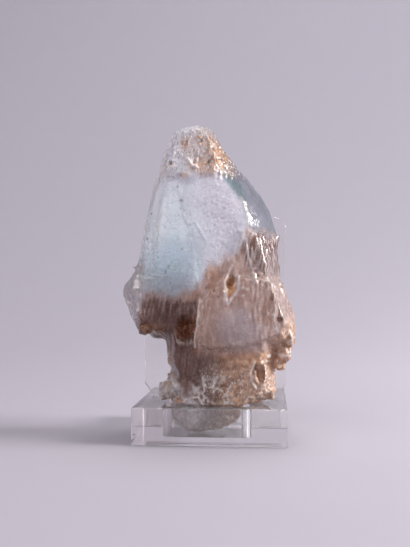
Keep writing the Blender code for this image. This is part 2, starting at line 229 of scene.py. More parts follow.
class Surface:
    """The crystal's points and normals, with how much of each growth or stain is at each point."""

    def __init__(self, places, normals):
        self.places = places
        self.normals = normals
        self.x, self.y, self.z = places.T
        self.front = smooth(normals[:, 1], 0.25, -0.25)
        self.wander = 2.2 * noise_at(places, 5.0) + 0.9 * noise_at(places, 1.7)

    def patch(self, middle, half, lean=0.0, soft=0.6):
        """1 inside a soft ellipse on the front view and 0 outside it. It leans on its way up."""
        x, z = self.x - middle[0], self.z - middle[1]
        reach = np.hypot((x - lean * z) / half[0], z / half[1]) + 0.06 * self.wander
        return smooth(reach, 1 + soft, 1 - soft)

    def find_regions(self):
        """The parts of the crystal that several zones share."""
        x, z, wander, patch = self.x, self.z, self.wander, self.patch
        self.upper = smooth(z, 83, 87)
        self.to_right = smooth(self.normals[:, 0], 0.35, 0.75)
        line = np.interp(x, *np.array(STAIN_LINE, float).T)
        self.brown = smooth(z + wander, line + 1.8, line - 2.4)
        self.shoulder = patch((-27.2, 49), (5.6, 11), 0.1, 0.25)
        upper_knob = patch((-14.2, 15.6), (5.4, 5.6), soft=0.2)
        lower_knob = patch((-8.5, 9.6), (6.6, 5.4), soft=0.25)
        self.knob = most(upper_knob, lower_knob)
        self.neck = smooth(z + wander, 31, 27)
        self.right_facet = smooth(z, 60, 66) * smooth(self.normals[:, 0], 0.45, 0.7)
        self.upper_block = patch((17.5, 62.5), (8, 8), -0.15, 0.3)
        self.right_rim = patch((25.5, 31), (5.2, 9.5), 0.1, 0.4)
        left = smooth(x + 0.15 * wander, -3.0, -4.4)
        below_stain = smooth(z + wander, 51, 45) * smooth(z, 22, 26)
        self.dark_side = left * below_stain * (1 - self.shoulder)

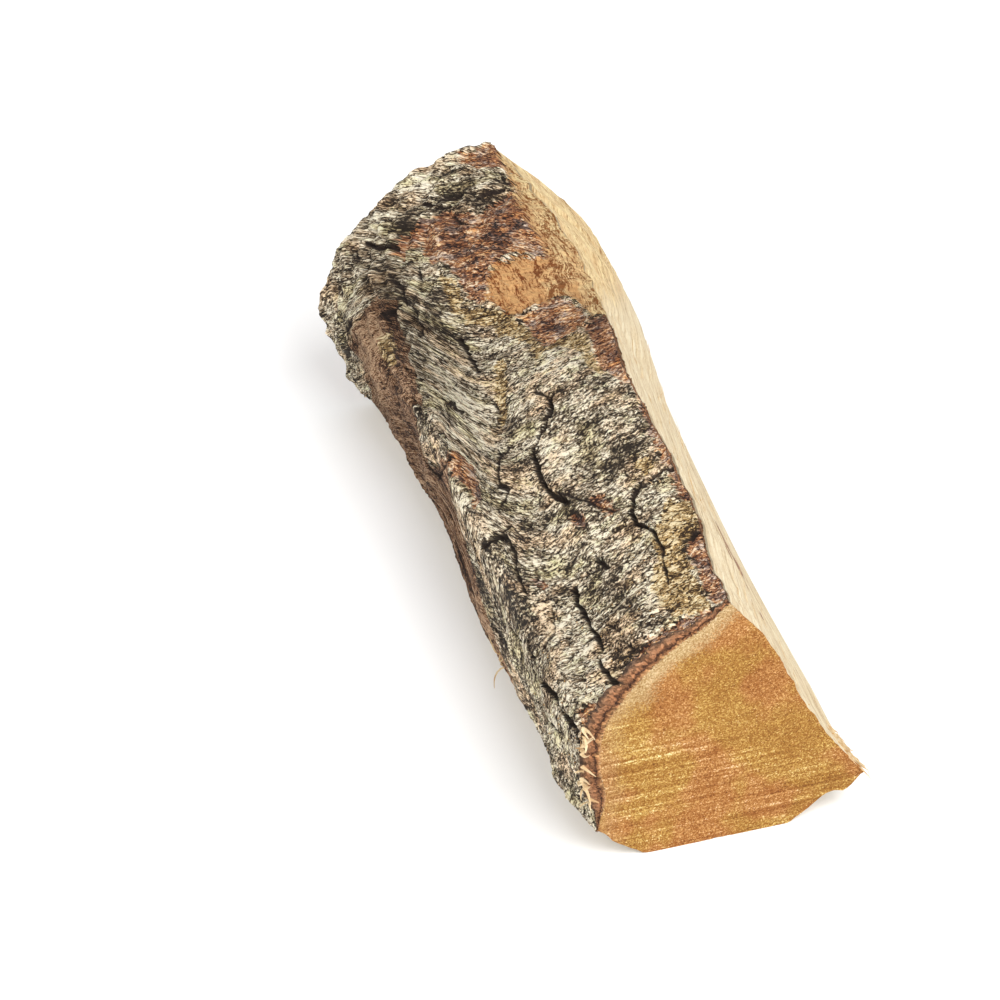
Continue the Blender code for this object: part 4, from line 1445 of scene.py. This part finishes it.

══════════

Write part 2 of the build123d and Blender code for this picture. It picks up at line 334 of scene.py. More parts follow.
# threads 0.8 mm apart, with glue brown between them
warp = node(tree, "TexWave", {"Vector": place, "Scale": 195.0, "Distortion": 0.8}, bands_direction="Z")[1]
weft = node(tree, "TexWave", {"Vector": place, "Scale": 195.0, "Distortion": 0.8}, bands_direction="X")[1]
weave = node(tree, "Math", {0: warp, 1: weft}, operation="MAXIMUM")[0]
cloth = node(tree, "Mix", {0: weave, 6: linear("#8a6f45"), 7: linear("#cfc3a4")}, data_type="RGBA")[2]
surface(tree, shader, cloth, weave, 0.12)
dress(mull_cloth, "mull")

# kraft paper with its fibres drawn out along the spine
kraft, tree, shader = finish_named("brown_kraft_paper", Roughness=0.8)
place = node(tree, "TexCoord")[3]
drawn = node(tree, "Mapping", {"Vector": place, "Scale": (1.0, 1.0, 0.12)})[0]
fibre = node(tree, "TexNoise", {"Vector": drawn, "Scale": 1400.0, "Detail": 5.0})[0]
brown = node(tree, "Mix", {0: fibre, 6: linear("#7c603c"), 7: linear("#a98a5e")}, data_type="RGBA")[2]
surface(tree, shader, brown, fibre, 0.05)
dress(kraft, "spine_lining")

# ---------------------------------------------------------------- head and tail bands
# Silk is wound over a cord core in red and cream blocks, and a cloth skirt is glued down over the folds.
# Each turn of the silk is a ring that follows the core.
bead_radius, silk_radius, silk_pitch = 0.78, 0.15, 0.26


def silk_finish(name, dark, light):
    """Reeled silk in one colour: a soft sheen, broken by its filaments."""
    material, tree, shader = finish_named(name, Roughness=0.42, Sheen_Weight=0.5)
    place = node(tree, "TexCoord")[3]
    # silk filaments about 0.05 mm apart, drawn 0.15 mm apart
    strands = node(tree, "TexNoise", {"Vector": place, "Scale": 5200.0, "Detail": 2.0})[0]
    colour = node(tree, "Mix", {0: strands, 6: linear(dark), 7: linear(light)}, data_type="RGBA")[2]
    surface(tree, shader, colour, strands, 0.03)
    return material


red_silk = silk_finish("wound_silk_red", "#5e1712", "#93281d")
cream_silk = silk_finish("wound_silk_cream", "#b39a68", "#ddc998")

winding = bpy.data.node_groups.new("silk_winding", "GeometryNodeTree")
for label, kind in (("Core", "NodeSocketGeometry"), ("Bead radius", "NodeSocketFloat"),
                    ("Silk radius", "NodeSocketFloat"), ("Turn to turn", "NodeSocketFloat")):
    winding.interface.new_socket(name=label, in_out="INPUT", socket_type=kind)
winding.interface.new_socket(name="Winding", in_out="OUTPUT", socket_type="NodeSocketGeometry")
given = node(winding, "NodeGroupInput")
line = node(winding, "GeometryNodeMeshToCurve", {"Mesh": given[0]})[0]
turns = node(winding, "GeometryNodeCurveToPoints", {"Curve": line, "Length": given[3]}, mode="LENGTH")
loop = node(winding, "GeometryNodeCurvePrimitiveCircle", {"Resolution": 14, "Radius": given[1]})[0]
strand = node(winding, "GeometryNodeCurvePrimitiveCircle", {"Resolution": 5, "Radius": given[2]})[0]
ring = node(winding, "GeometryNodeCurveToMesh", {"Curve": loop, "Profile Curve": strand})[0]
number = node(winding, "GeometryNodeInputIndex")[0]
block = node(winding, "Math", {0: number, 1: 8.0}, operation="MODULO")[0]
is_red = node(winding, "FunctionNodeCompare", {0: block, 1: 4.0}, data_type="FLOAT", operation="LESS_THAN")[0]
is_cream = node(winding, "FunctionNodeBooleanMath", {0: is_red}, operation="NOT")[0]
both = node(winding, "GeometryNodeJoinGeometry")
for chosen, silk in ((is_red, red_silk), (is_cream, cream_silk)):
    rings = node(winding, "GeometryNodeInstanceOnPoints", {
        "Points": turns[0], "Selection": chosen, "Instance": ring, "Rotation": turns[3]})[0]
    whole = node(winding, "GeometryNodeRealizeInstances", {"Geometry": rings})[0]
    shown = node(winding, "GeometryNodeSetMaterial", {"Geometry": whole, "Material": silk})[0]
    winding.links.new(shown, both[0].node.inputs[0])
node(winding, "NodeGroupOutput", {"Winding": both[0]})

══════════

* **What is needed**
Retype only this portion of the data above: the line containing "Write part 2", the line containing "return material", and all lines between them, exactly.

* **Written solution**
Write part 2 of the build123d and Blender code for this picture. It picks up at line 334 of scene.py. More parts follow.
# threads 0.8 mm apart, with glue brown between them
warp = node(tree, "TexWave", {"Vector": place, "Scale": 195.0, "Distortion": 0.8}, bands_direction="Z")[1]
weft = node(tree, "TexWave", {"Vector": place, "Scale": 195.0, "Distortion": 0.8}, bands_direction="X")[1]
weave = node(tree, "Math", {0: warp, 1: weft}, operation="MAXIMUM")[0]
cloth = node(tree, "Mix", {0: weave, 6: linear("#8a6f45"), 7: linear("#cfc3a4")}, data_type="RGBA")[2]
surface(tree, shader, cloth, weave, 0.12)
dress(mull_cloth, "mull")

# kraft paper with its fibres drawn out along the spine
kraft, tree, shader = finish_named("brown_kraft_paper", Roughness=0.8)
place = node(tree, "TexCoord")[3]
drawn = node(tree, "Mapping", {"Vector": place, "Scale": (1.0, 1.0, 0.12)})[0]
fibre = node(tree, "TexNoise", {"Vector": drawn, "Scale": 1400.0, "Detail": 5.0})[0]
brown = node(tree, "Mix", {0: fibre, 6: linear("#7c603c"), 7: linear("#a98a5e")}, data_type="RGBA")[2]
surface(tree, shader, brown, fibre, 0.05)
dress(kraft, "spine_lining")

# ---------------------------------------------------------------- head and tail bands
# Silk is wound over a cord core in red and cream blocks, and a cloth skirt is glued down over the folds.
# Each turn of the silk is a ring that follows the core.
bead_radius, silk_radius, silk_pitch = 0.78, 0.15, 0.26


def silk_finish(name, dark, light):
    """Reeled silk in one colour: a soft sheen, broken by its filaments."""
    material, tree, shader = finish_named(name, Roughness=0.42, Sheen_Weight=0.5)
    place = node(tree, "TexCoord")[3]
    # silk filaments about 0.05 mm apart, drawn 0.15 mm apart
    strands = node(tree, "TexNoise", {"Vector": place, "Scale": 5200.0, "Detail": 2.0})[0]
    colour = node(tree, "Mix", {0: strands, 6: linear(dark), 7: linear(light)}, data_type="RGBA")[2]
    surface(tree, shader, colour, strands, 0.03)
    return material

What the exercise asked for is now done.